Real-World WCSB Scenario: Sampling a Duvernay Gas-Condensate Well
A Duvernay well near Fox Creek, Alberta flows rich gas-condensate at a wellhead pressure of 9,500 kPa. The operator needs a representative composition to confirm the condensate-to-gas ratio for an allocation agreement and to update the compositional reservoir model. Engineers deploy an isokinetic flowstream sampling skid on the production line, holding the probe velocity to the flowing velocity while logging pressure and temperature, and capture three samples over a stabilized test at a service cost near CAD 28,000. Laboratory compositional analysis returns a CGR of 145 barrels per million cubic feet.
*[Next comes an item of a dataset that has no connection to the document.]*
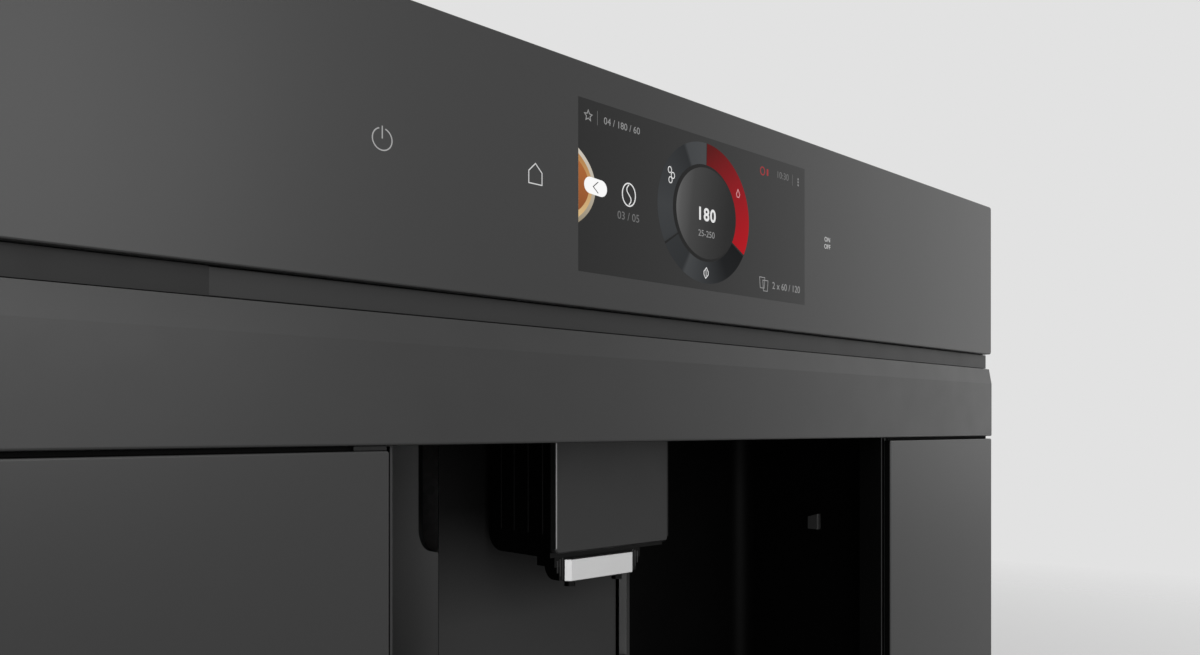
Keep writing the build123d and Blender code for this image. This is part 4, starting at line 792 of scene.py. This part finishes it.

Because the sample was taken isokinetically rather than from a simple side-tap, the heavy C7-plus fraction is fully represented, and the confirmed CGR justifies the liquids-handling capacity already designed into the battery. A biased low sample would have undersized the condensate stabilizer and understated the well's value in the allocation split, a costing error easily exceeding CAD 1 million across the pool's life.